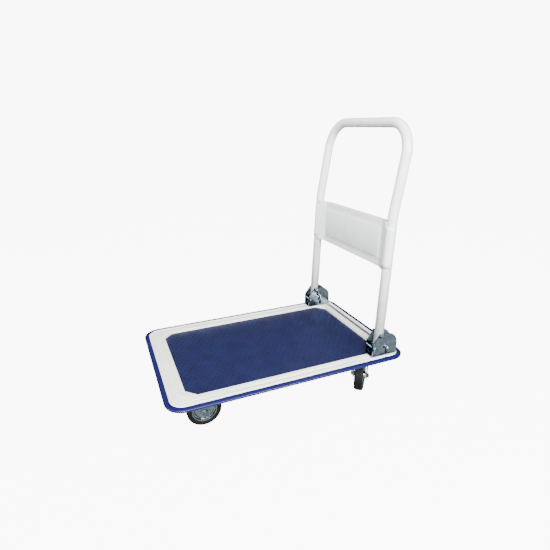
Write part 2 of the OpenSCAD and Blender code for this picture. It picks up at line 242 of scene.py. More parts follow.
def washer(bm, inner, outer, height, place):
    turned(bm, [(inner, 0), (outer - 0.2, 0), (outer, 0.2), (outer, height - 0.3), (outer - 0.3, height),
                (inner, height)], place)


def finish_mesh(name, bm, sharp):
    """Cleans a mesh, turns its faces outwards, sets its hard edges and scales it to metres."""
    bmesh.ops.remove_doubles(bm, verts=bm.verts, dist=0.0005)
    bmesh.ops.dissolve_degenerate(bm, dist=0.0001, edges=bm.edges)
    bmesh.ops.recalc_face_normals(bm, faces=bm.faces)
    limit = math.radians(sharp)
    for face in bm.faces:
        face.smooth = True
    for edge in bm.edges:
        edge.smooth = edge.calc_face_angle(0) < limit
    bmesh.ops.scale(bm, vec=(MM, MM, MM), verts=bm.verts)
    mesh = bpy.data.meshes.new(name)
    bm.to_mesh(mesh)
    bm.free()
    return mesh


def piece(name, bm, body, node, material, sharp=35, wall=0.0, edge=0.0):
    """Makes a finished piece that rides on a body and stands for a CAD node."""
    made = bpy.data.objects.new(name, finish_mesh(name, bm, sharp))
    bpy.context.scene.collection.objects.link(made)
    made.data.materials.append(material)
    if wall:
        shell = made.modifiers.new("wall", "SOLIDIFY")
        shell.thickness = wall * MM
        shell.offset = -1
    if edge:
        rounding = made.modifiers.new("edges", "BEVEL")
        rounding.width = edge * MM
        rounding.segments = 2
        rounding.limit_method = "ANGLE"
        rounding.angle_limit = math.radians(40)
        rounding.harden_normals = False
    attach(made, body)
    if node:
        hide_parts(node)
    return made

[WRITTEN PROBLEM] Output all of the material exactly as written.

[EXERCISE RESULT]
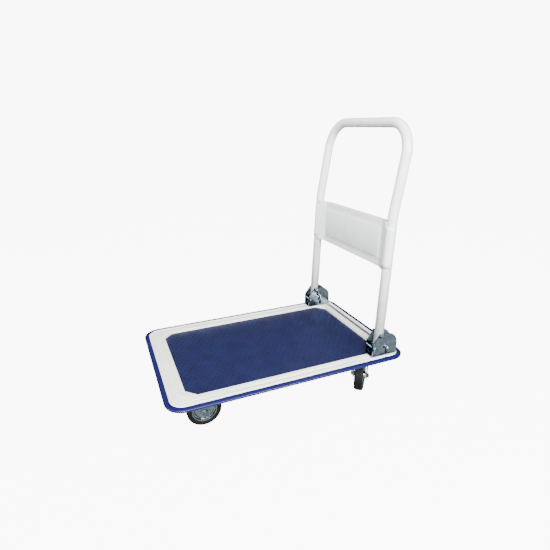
Write part 2 of the OpenSCAD and Blender code for this picture. It picks up at line 242 of scene.py. More parts follow.
def washer(bm, inner, outer, height, place):
    turned(bm, [(inner, 0), (outer - 0.2, 0), (outer, 0.2), (outer, height - 0.3), (outer - 0.3, height),
                (inner, height)], place)


def finish_mesh(name, bm, sharp):
    """Cleans a mesh, turns its faces outwards, sets its hard edges and scales it to metres."""
    bmesh.ops.remove_doubles(bm, verts=bm.verts, dist=0.0005)
    bmesh.ops.dissolve_degenerate(bm, dist=0.0001, edges=bm.edges)
    bmesh.ops.recalc_face_normals(bm, faces=bm.faces)
    limit = math.radians(sharp)
    for face in bm.faces:
        face.smooth = True
    for edge in bm.edges:
        edge.smooth = edge.calc_face_angle(0) < limit
    bmesh.ops.scale(bm, vec=(MM, MM, MM), verts=bm.verts)
    mesh = bpy.data.meshes.new(name)
    bm.to_mesh(mesh)
    bm.free()
    return mesh


def piece(name, bm, body, node, material, sharp=35, wall=0.0, edge=0.0):
    """Makes a finished piece that rides on a body and stands for a CAD node."""
    made = bpy.data.objects.new(name, finish_mesh(name, bm, sharp))
    bpy.context.scene.collection.objects.link(made)
    made.data.materials.append(material)
    if wall:
        shell = made.modifiers.new("wall", "SOLIDIFY")
        shell.thickness = wall * MM
        shell.offset = -1
    if edge:
        rounding = made.modifiers.new("edges", "BEVEL")
        rounding.width = edge * MM
        rounding.segments = 2
        rounding.limit_method = "ANGLE"
        rounding.angle_limit = math.radians(40)
        rounding.harden_normals = False
    attach(made, body)
    if node:
        hide_parts(node)
    return made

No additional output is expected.